(Dataset items)
━━━━━━━━

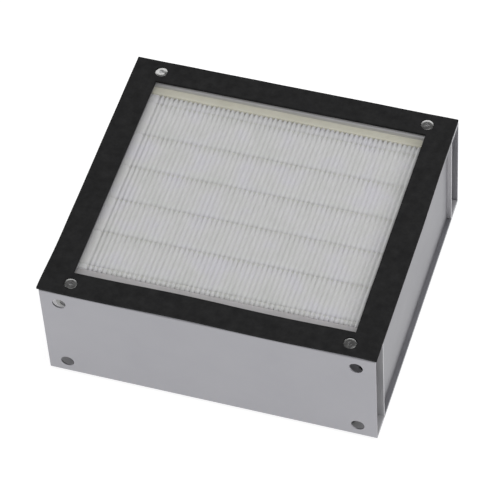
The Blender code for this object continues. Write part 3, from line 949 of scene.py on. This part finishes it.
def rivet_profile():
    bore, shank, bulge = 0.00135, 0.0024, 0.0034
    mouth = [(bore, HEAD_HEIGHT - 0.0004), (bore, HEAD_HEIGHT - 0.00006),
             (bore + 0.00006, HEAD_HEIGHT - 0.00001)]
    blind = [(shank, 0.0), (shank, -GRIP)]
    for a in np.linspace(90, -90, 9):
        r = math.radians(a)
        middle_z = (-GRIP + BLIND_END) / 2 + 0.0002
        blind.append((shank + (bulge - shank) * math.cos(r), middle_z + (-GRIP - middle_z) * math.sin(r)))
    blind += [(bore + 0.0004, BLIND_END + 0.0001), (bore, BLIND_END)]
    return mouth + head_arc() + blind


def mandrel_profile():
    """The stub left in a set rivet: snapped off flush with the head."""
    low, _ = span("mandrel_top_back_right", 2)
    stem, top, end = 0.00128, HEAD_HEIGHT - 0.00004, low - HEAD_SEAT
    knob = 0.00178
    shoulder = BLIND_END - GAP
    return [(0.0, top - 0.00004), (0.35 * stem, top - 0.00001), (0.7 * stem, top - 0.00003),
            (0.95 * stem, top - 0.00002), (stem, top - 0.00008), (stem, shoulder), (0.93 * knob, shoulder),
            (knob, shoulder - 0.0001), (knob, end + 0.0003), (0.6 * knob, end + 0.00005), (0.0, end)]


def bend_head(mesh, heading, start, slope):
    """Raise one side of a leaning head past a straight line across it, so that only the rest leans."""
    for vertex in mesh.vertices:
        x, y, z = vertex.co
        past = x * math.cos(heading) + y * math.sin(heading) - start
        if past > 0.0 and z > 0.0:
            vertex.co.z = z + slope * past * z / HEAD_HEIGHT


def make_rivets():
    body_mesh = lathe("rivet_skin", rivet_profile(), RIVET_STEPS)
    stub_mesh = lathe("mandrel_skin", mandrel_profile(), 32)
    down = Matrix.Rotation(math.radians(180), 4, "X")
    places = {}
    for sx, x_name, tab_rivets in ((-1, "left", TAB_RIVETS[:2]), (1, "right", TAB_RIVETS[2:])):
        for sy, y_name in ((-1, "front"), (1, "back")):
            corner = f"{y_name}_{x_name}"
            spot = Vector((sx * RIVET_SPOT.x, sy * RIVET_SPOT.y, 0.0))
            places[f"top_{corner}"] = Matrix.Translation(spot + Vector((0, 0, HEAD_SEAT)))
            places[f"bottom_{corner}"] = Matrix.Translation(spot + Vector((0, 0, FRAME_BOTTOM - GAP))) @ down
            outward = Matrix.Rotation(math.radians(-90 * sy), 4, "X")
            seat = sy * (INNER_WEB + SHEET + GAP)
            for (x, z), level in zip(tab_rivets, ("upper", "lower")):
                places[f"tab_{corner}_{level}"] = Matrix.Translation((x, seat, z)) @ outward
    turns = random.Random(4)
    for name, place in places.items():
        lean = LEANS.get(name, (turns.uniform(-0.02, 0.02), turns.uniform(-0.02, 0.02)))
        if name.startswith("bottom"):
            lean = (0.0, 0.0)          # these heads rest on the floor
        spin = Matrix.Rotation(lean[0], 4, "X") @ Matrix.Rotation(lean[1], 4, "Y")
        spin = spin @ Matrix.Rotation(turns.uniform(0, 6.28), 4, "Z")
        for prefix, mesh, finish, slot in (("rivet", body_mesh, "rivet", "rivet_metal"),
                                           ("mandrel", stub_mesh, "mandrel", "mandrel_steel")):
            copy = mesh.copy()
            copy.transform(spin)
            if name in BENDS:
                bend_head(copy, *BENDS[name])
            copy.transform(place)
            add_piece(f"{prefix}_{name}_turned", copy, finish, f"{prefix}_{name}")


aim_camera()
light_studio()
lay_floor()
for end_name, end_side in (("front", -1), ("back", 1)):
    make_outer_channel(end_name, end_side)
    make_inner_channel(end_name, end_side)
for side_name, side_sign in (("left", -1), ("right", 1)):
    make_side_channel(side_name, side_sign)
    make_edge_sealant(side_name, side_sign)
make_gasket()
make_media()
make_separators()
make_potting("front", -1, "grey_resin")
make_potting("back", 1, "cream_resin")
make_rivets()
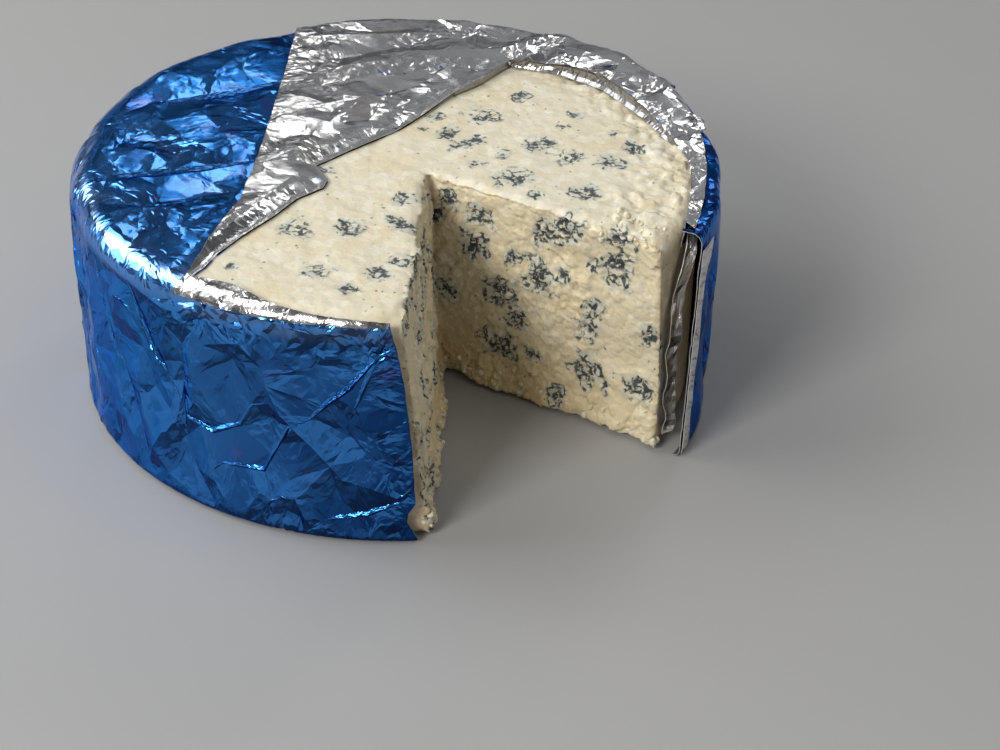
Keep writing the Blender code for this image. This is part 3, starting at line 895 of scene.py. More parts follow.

━━━━━━━━

[EXERCISE AIM] Begin at the top of the records above and quote each line exactly, ending with the line that contains "vertex.co.z = z".

[TASK SOLUTION]
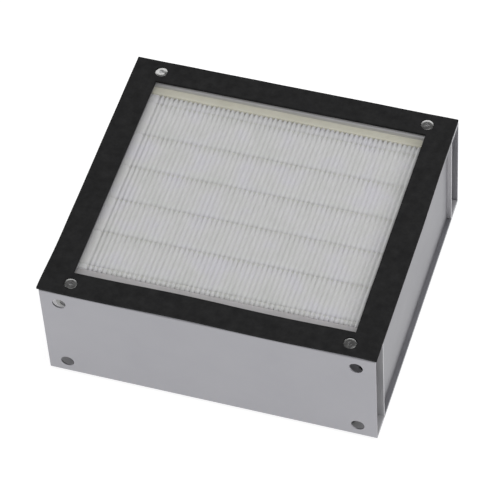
The Blender code for this object continues. Write part 3, from line 949 of scene.py on. This part finishes it.
def rivet_profile():
    bore, shank, bulge = 0.00135, 0.0024, 0.0034
    mouth = [(bore, HEAD_HEIGHT - 0.0004), (bore, HEAD_HEIGHT - 0.00006),
             (bore + 0.00006, HEAD_HEIGHT - 0.00001)]
    blind = [(shank, 0.0), (shank, -GRIP)]
    for a in np.linspace(90, -90, 9):
        r = math.radians(a)
        middle_z = (-GRIP + BLIND_END) / 2 + 0.0002
        blind.append((shank + (bulge - shank) * math.cos(r), middle_z + (-GRIP - middle_z) * math.sin(r)))
    blind += [(bore + 0.0004, BLIND_END + 0.0001), (bore, BLIND_END)]
    return mouth + head_arc() + blind


def mandrel_profile():
    """The stub left in a set rivet: snapped off flush with the head."""
    low, _ = span("mandrel_top_back_right", 2)
    stem, top, end = 0.00128, HEAD_HEIGHT - 0.00004, low - HEAD_SEAT
    knob = 0.00178
    shoulder = BLIND_END - GAP
    return [(0.0, top - 0.00004), (0.35 * stem, top - 0.00001), (0.7 * stem, top - 0.00003),
            (0.95 * stem, top - 0.00002), (stem, top - 0.00008), (stem, shoulder), (0.93 * knob, shoulder),
            (knob, shoulder - 0.0001), (knob, end + 0.0003), (0.6 * knob, end + 0.00005), (0.0, end)]


def bend_head(mesh, heading, start, slope):
    """Raise one side of a leaning head past a straight line across it, so that only the rest leans."""
    for vertex in mesh.vertices:
        x, y, z = vertex.co
        past = x * math.cos(heading) + y * math.sin(heading) - start
        if past > 0.0 and z > 0.0:
            vertex.co.z = z + slope * past * z / HEAD_HEIGHT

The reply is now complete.